Gallus maakte zich met verschillende andere acties onpopulair bij de aristocratie en er werden dan ook plannen gesmeed om hem af te zetten. Gallus kwam hierachter en executeerde verschillende mensen na rechtszaken in Antiochië, hoewel de onschuld van een aantal van hen vaststaat.
Gallus' dood
Ook Constantius II was niet blij met het gedrag van Gallus en toen hij begin 354 hoorde van deze executies besloot hij orde op zaken te stellen. Magnentius was inmiddels verslagen, maar Constantius was verwikkeld in een strijd met de Alamannen. Hij sloot vrede en gebood dat eerst Ursicinus (die hij ervan verdacht zijn eigen zoon op de troon te willen zetten) en daarna ook Gallus en Constantina naar Milaan kwamen.

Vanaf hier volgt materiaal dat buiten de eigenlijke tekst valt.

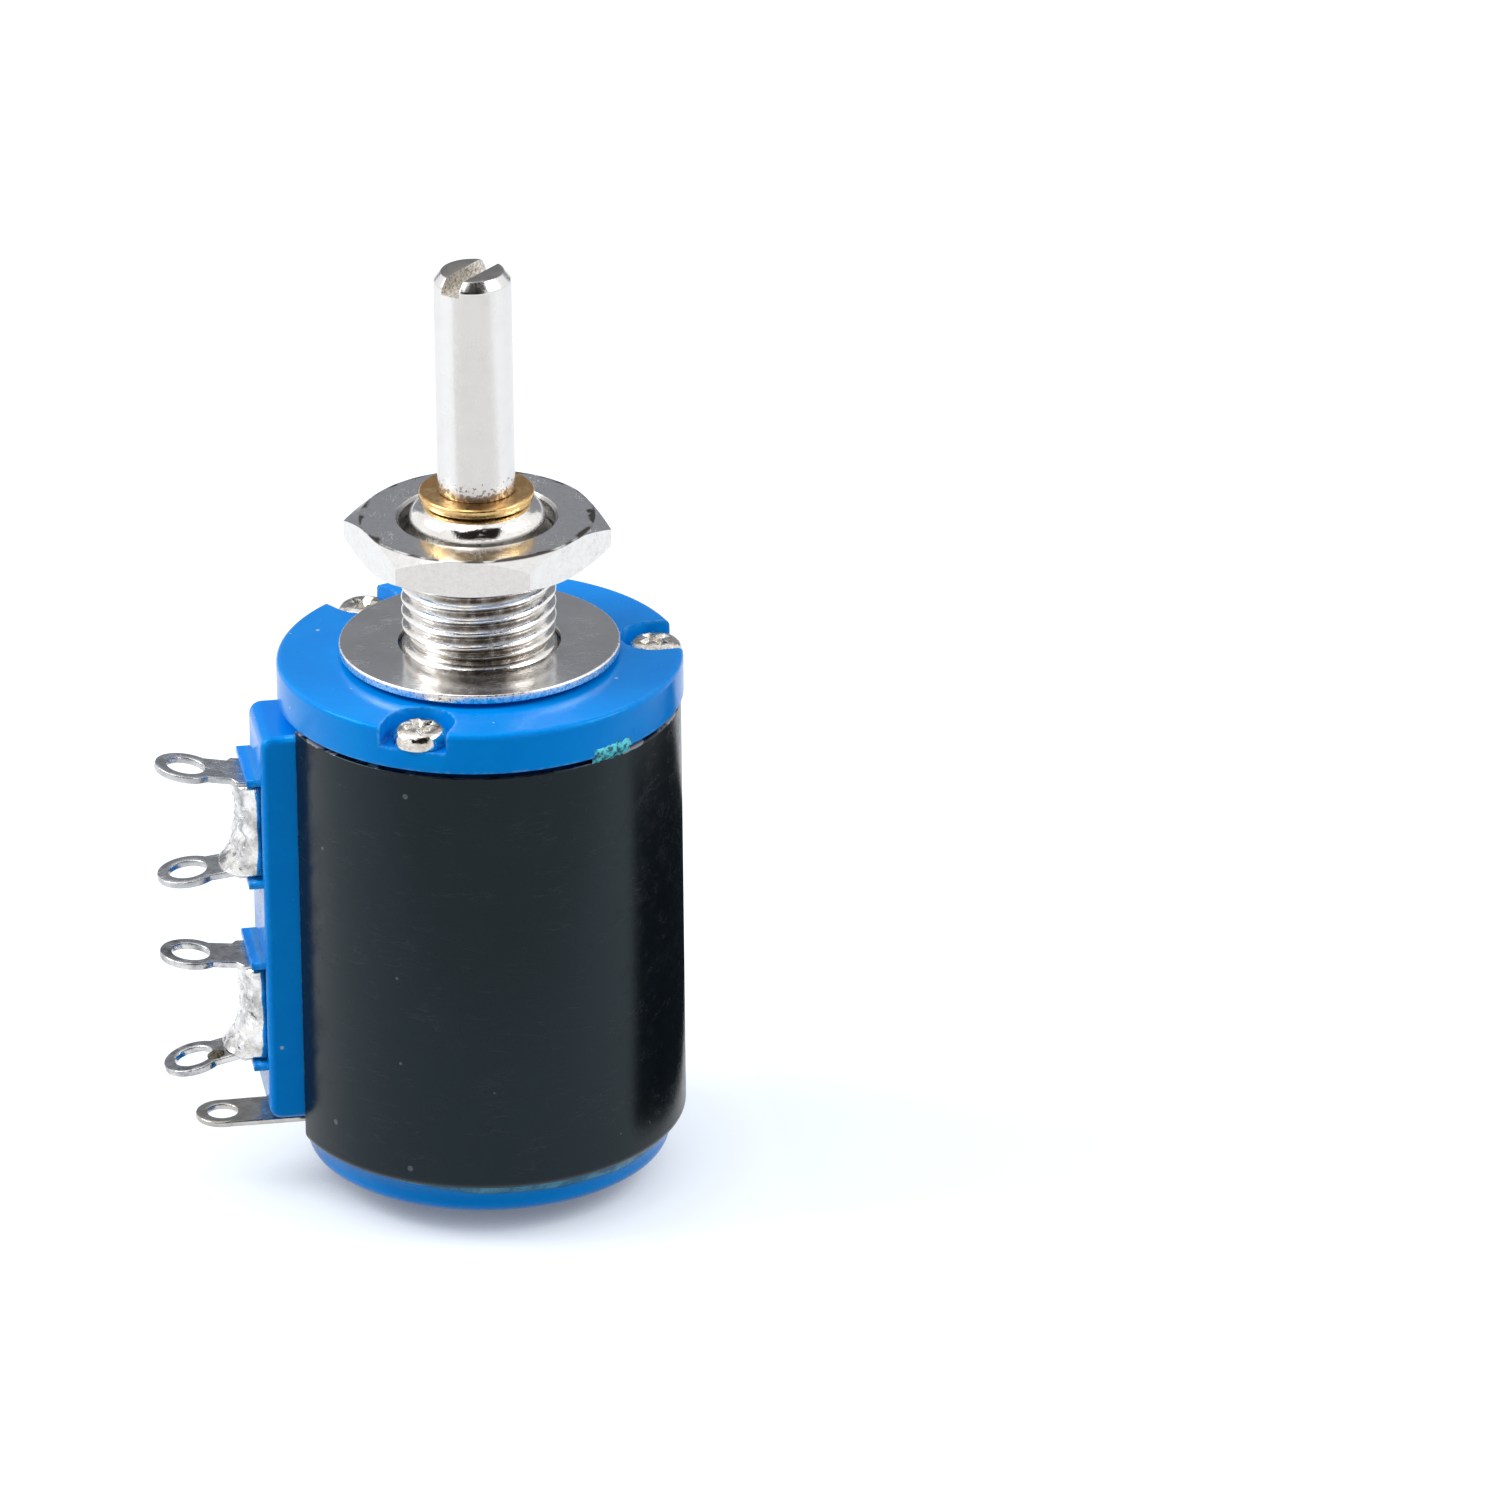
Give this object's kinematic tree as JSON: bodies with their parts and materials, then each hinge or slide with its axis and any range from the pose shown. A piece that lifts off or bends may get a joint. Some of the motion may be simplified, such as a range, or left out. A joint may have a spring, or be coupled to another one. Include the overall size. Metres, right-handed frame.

Constantina vertrok eerst, in de hoop Constantius mild te stemmen, maar zij zou nooit aankomen in Milaan, daar zij onderweg ziek werd en stierf te Caeni Gallicani in Bithynia.
Gallus bleef echter achter in Antiochië, omdat hij Constantius niet vertrouwde. Onder het voorwendsel dat hij in Milaan tot Augustus (medekeizer) benoemd zou worden, vertrok hij toch. In Petobio in Noricum werd hij opgepakt door troepen van Constantius II en afgezet. Zij beloofden hem dat hem niets zou gebeuren en ondervroegen hem over de rechtszaken in Antiochië. Gallus probeerde zich te onttrekken van verantwoordelijkheid en zei dat Constantina achter de acties zat. Toen Constantius hoorde over deze laster over zijn zuster gaf hij het bevel om Gallus te executeren. Zonaras meldt dat Constantius zich later bedacht, maar dat Eusebius, zijn magister equitum ervoor zorgde dat dit bericht de beulen niet zou bereiken. Gallus werd dus op 29-jarige leeftijd geëxecuteerd.